What Fiduciary Relationship?
This lesser-known fiduciary relationship between employees and employers is hidden in plain sight. It is well established that agents owe fiduciary duties to their principals. See Restatement (Third) of Agency § 1.01 (Am. Law Inst. 2006) (“Agency is the fiduciary relationship that arises when one person (a ‘principal’) manifests assent to another person (an ‘agent’) that the agent shall act on the principal’s behalf and subject to the principal’s control, and the agent manifests assent or otherwise consents so to act.”). The Restatement’s comments even list the employee–employer relationship among the more widely recognized fiduciary relationships: “The elements of common-law agency are present in the relationships between employer and employee, corporation and officer, client and lawyer, and partnership and general partner.” Id. § 1.01 cmt. c.
So, in most jurisdictions, based on elementary agency principles, employees, as agents, owe fiduciary duties to their employers, as principals.

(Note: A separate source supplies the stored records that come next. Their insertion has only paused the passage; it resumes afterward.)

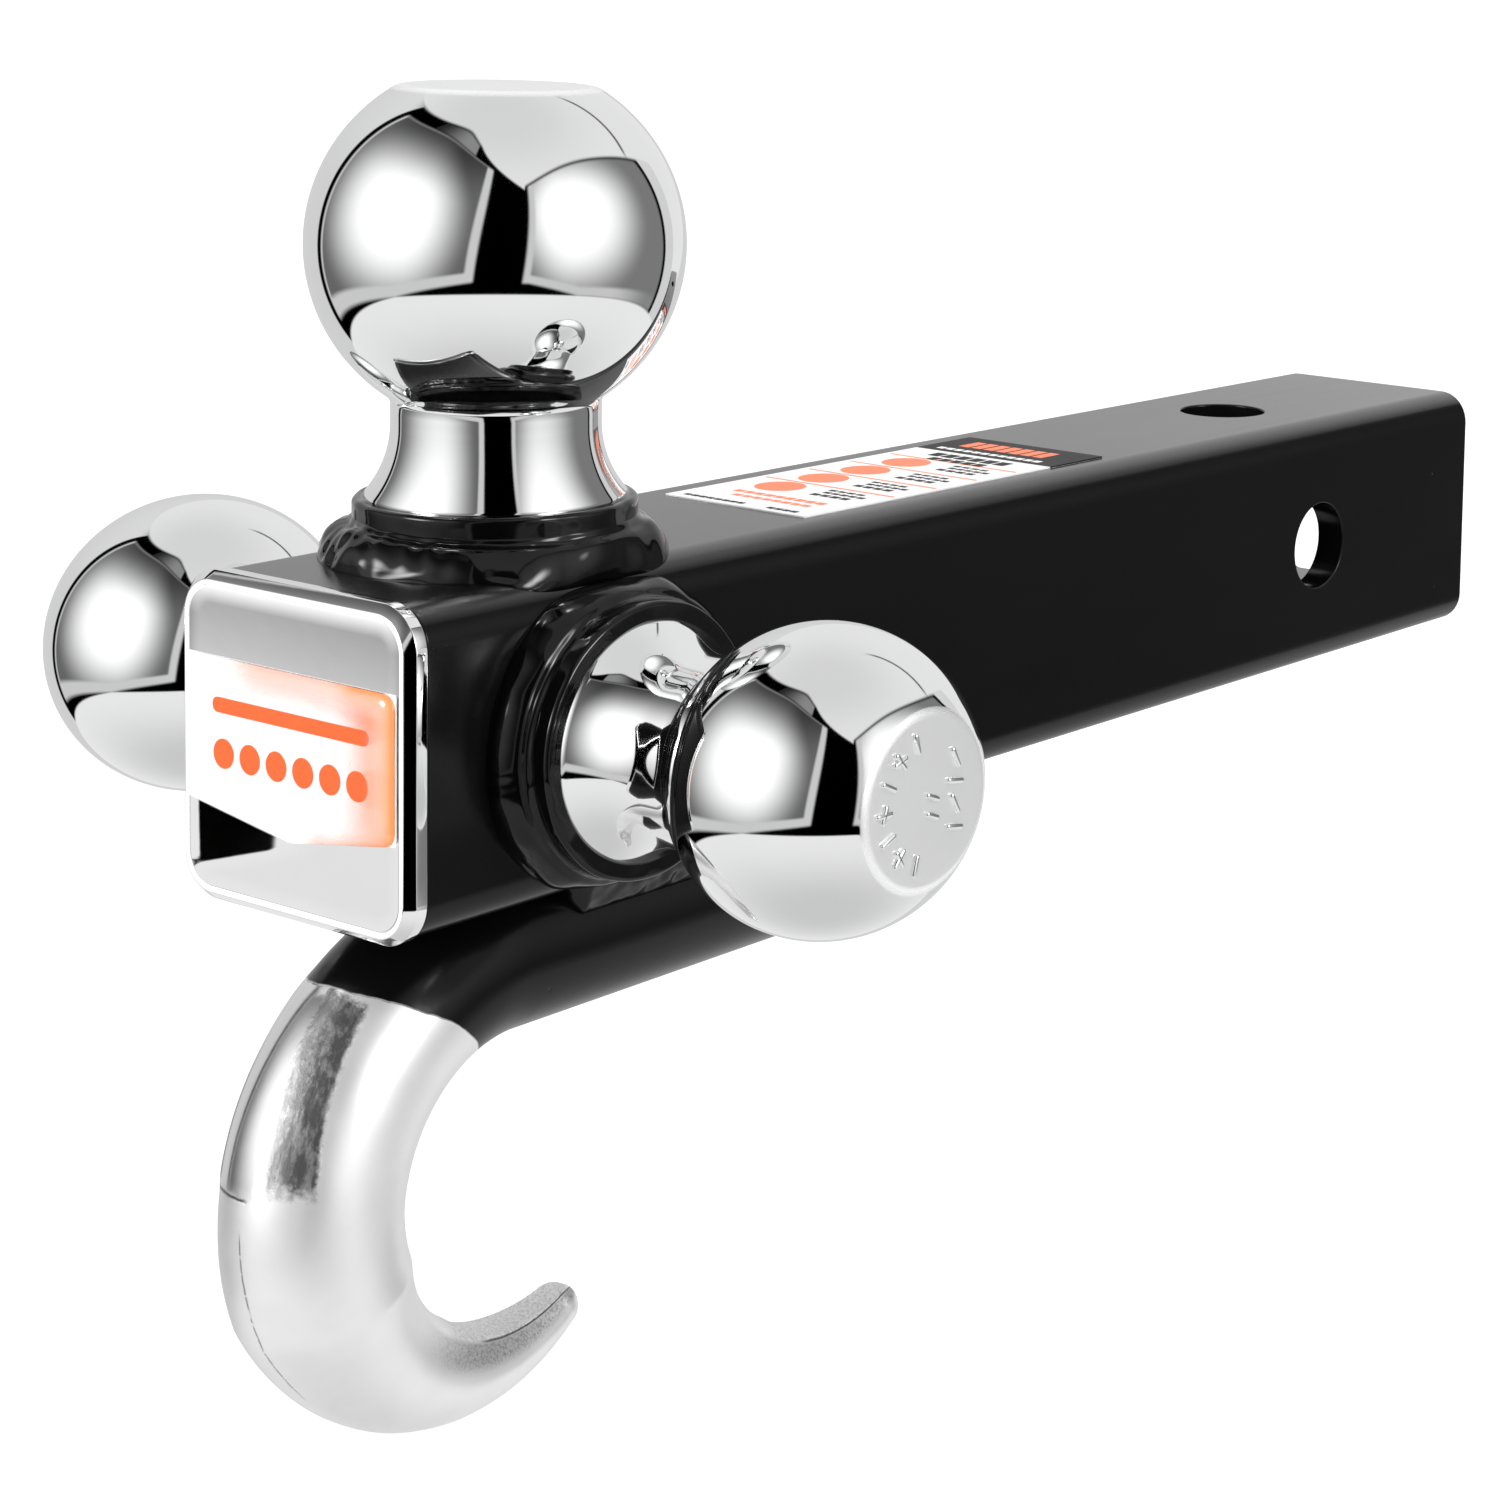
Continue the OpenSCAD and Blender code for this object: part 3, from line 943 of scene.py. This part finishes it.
def build_hook(plating):
    """The bent and tapered bar: forging flash on its outer side, a dressed flat inside the tip, and faint
    forging waves."""
    flash_angle = 130
    fine = np.arange(flash_angle - 6, flash_angle + 7, 0.8)
    angles = sorted(set(np.arange(0, 360, 3.6).round(2)) | set(fine.round(2)))
    rows, turns, sides, outwards = [], [], [], []
    for turn, centre, radius in hook_rings():
        t = math.radians(turn)
        outer = Vector((-math.sin(t), math.cos(t)))
        row = []
        for angle in angles:
            a = math.radians(angle)
            place = Vector((math.cos(a), math.sin(a), turn * 0.03))
            wave = 0.10 * noise.noise(place * 2.2)
            flash = 0.22 * math.exp(-((angle - flash_angle) / 1.5) ** 2)
            flash *= min(1, max(0, (turn - 36) / 6)) * min(1, max(0, (82 - turn) / 3))
            r = radius + (wave + flash) * min(1.0, turn / 12)
            x = r * math.cos(a)
            rise = r * math.sin(a)
            dressed = min(1, max(0, (turn - 158) / 22))
            flat = -radius * (1 - 0.20 * dressed)
            if rise < flat:
                rise = flat + 0.25 * (rise - flat)
            row.append((x, centre.x + rise * outer.x, centre.y + rise * outer.y))
        rows.append(row)
        turns.append([turn if turn > 0 else (centre.x + BEND_REACH) * -0.3] * len(angles))
        sides.append([math.cos(math.radians(angle)) for angle in angles])
        outwards.append([math.sin(math.radians(angle)) for angle in angles])
    grid_piece("tow_hook_bar", np.array(rows), plating, "mount", ends=True, stands_for=["tow_hook"],
               stored={"turn": turns, "side": sides, "outward": outwards})


# ---------------------------------------------------------------- front cap, badge and label


def build_cap(chrome):
    """The square plated cap with a rolled rim and a faint step round its face, and the boss behind it."""
    rim = 1.4
    band = 0.8
    step = 0.16
    corner_r = 7.2
    section = [(1.2, FRONT_Y), (0.0, FRONT_Y - 0.3), (0.0, CAP_FACE_Y + rim), (rim, CAP_FACE_Y)]
    section += [(rim + band, CAP_FACE_Y), (rim + band + 0.3, CAP_FACE_Y + step)]
    path = filleted(section, [0, 0.25, 0.3, 0.3, 0.12, 0], steps=4)
    path += [(inset, CAP_FACE_Y + step) for inset in (5.0, 7.0, 10.0, 14.0, 18.0, 22.0)]
    rows, face, brim = [], [], []
    for inset, y in path:
        outline = rounded_square(CAP_HALF - inset, max(corner_r - inset, 0.4), 12)
        rows.append([(x, y, z) for x, z in outline])
        face.append([1.0 if inset > rim + band + 0.25 else 0.0] * len(outline))
        brim.append([1.0 if rim + 0.1 < inset < rim + band + 0.05 else 0.0] * len(outline))
    # A ring drawn in on the cap's back, so that its flat back face stays clear of the rolled edge
    rows.insert(0, [(x * 0.9, FRONT_Y, z * 0.9) for x, y, z in rows[0]])
    face.insert(0, face[0])
    brim.insert(0, brim[0])
    boss_half = 8
    boss_end = FRONT_Y + 11
    chamfer = 0.6
    boss = [[(x, y, z) for x, z in rounded_square(boss_half - inset, 0.9 - inset * 0.5, 4)]
            for inset, y in ((0, FRONT_Y - 0.5), (0, boss_end - chamfer), (chamfer, boss_end))]
    boss_points, boss_faces = grid_shape(np.array(boss), ends=True)
    points, faces = joined([grid_shape(np.array(rows), ends=True), (boss_points, boss_faces)])
    boss_values = np.zeros(len(boss_points))
    stored = {"face": np.append(np.ravel(face), boss_values), "brim": np.append(np.ravel(brim), boss_values)}
    make_piece("front_cap_shell", points, faces, chrome, "cap", ["front_cap"], stored=stored)


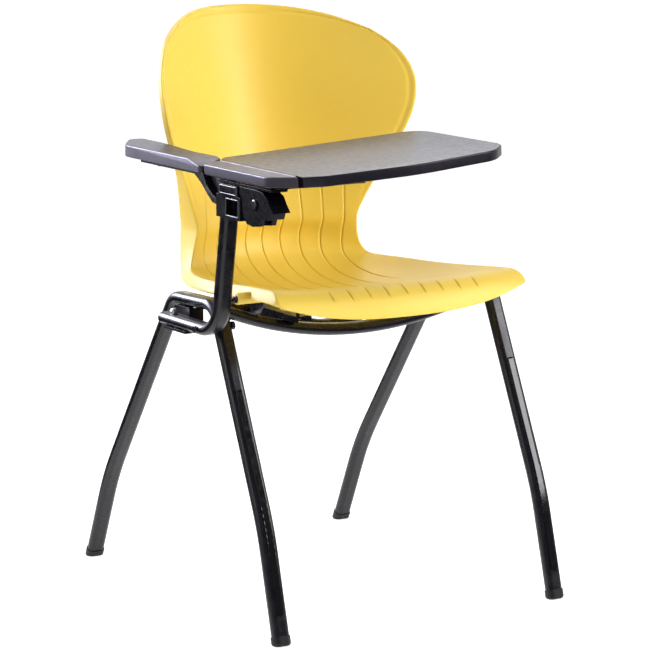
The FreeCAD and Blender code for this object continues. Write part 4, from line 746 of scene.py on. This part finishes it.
def lamps():
    """Key, fill and sheen from the front, panels behind and beside, and cards that keep blacks black."""
    key = area_light("key", (1.6, -2.4, 1.95), (0.0, 0.1, 0.6), (1.6, 1.6), 16.5, spread=70)
    key.visible_glossy = False
    fill = area_light("front_fill", (2.6, -2.2, 0.55), (-0.05, 0.0, 0.50), (1.6, 0.9), 8, spread=70)
    fill.visible_glossy = False
    sheen = area_light("sheen", (2.3, -1.9, 1.75), (0.0, 0.1, 0.6), (1.5, 1.5), 65)
    sheen.visible_diffuse = False
    area_light("rear_left_panel", (-1.0, 1.35, 1.35), (-0.10, 0.0, 0.55), (1.5, 1.2), 24, (0.84, 0.86, 1.0))
    glint = area_light("rear_left_glint", (-1.1, 1.45, 1.30), (-0.20, 0.0, 0.60), (1.3, 1.0), 95,
                       (0.80, 0.83, 1.0))
    glint.visible_diffuse = False
    area_light("rear_top", (1.5, 2.2, 2.3), (0.0, -0.1, 0.5), (1.4, 1.4), 21, (0.93, 0.94, 1.0))
    area_light("left_fill", (-2.6, -0.6, 1.5), (0.0, 0.0, 0.5), (1.2, 1.2), 12)
    dark_card("dark_card_left", -5.5, -0.62, -2.0, 4.2)
    dark_card("dark_card_right", 0.56, 5.5, -3.6, 1.2)


def dark_card(name, left, right, near, far):
    """A black card on the floor beside the view, which only mirrors in the black parts' gloss."""
    mesh = bpy.data.meshes.new(name)
    across, ahead = Vector((0.851, -0.525, 0)), Vector((0.525, 0.851, 0))
    raised = Vector((0, 0, 0.001))
    corners = [across * a + ahead * b + raised
               for a, b in ((left, near), (right, near), (right, far), (left, far))]
    mesh.from_pydata(corners, [], [(0, 1, 2, 3)])
    card = bpy.data.objects.new(name, mesh)
    card.visible_camera = card.visible_diffuse = card.visible_shadow = False
    bpy.context.scene.collection.objects.link(card)
    black = bpy.data.materials.new(name)
    black.use_nodes = True
    shader = black.node_tree.nodes["Principled BSDF"]
    shader.inputs["Base Color"].default_value = (0.01, 0.01, 0.01, 1)
    shader.inputs["Specular IOR Level"].default_value = 0.0
    mesh.materials.append(black)


def photo_camera():
    """The view from the front on the armrest's side, from above and looking slightly down."""
    data = bpy.data.cameras.new("view")
    data.sensor_width = 36
    data.lens = 165.27
    data.shift_x = 0.01304
    data.clip_start, data.clip_end = 0.05, 200
    camera = bpy.data.objects.new("view", data)
    camera.location = (-2.14399, -3.4591, 1.1047)
    camera.rotation_euler = (math.radians(90 - 10.212), 0, math.radians(-31.668))
    bpy.context.scene.collection.objects.link(camera)
    bpy.context.scene.camera = camera


dress_cad_nodes()
for soft_node, (edge_width, finish) in SOFT_EDGES.items():
    softened(soft_node, edge_width, finish)
shell_piece()
shell_lugs()
side_screws()
housing_rims()
for frame_side, hand in (("left", -1), ("right", 1)):
    strip_lip(frame_side, hand)
    for bar_name in ("front_crossbar", "rear_crossbar"):
        weld(f"{bar_name}_{frame_side}_weld", bar_name, f"{frame_side}_side_frame")
paper_floor()
surroundings()
lamps()
photo_camera()
bpy.context.scene.view_settings.view_transform = "Standard"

Like property rights, fiduciary duties are a bundle of sticks—often considered together, but they may also be viewed individually. And in the employee-employer relationship, courts are typically careful to parcel out individual duties, holding employees to a Goldilocks standard—not too strict, not too loose. That middle ground is typically reached by prohibiting employees from overtly competing against their employers while still employed and prohibiting employees from using confidential information to their employer’s detriment.
For example, Texas courts consider the employee-employer relationship a “formal principal–agent relationship” but recognize that an “employer’s right to demand and receive loyalty must be tempered by society’s legitimate interest in encouraging competition.” Salas v. Total Air Servs., LLC, No. 08-15-00383-CV, 2018 Tex. App. LEXIS 1239, at *10 (Tex. App. El Paso Feb. 14, 2018, no pet.). So, in Texas, most employees are fiduciaries, and they cannot lawfully receive a benefit for competing (or assisting others in competing) against their employer while still employed. See id. At least one Texas court has also recognized that an employee may owe a duty to disclose an intent to compete against his or her employer. PAS, Inc. v. Engel, 350 S.W.3d 602, 614 (Tex. App. Houston (14th Dist.) 2011, no pet.).
Delaware law recognizes that employees are permitted “to prepare to compete with their employers before leaving their employ,” while also imposing fiduciary duties. Triton Constr. Co. v. E. Shore Elec. Servs., Inc., No. 3290-VCP, 2009 Del. Ch. LEXIS 88, at *27 (Del. Ch. 2009). Delaware law does not impose fiduciary duties merely based on an agency (i.e., employee-employer) relationship, but it does impose fiduciary duties on “key managerial employees” and when an “agent is provided with confidential information to be used for the purposes of the principal.” See id. So, in Delaware, “when an employee acquires secret information relating to his employer’s business”—even if it is not trade secret information—“an employee has a fiduciary duty to safeguard that information, or at least, not disclose it to a competitor.” Id.
In New York too, employees can “be found to have breached a fiduciary duty to their employer if they ‘acted directly against the employer’s interests.’” Beach v. Touradji Capital Mgmt., LP, 42 N.Y.S.3d 96, 101 (N.Y. App. Div. 2016). As in Texas, “an employee may create a competing business prior to leaving his employer without breaching any fiduciary duty unless he makes improper use of the employer’s time, facilities or proprietary secrets in doing so.” Ashland Mgmt. Inc. v. Altair Invs. NA, LLC, 869 N.Y.S.2d 465, 473 (N.Y. App. Div. 2008).
Employees often owe fiduciary duties to their employers. In many instances, these duties may overlap with statutory duties (e.g., to prevent theft of trade secrets) or contractual duties (e.g., a confidentiality agreement), but fiduciary duties may also expand an employee’s potential liabilities in some instances and can help bring claims against employees if their conduct falls outside a statute or written agreement.
John S. Adams is with Lynn, Pinker, Cox & Hurst, LLP, in Dallas, Texas.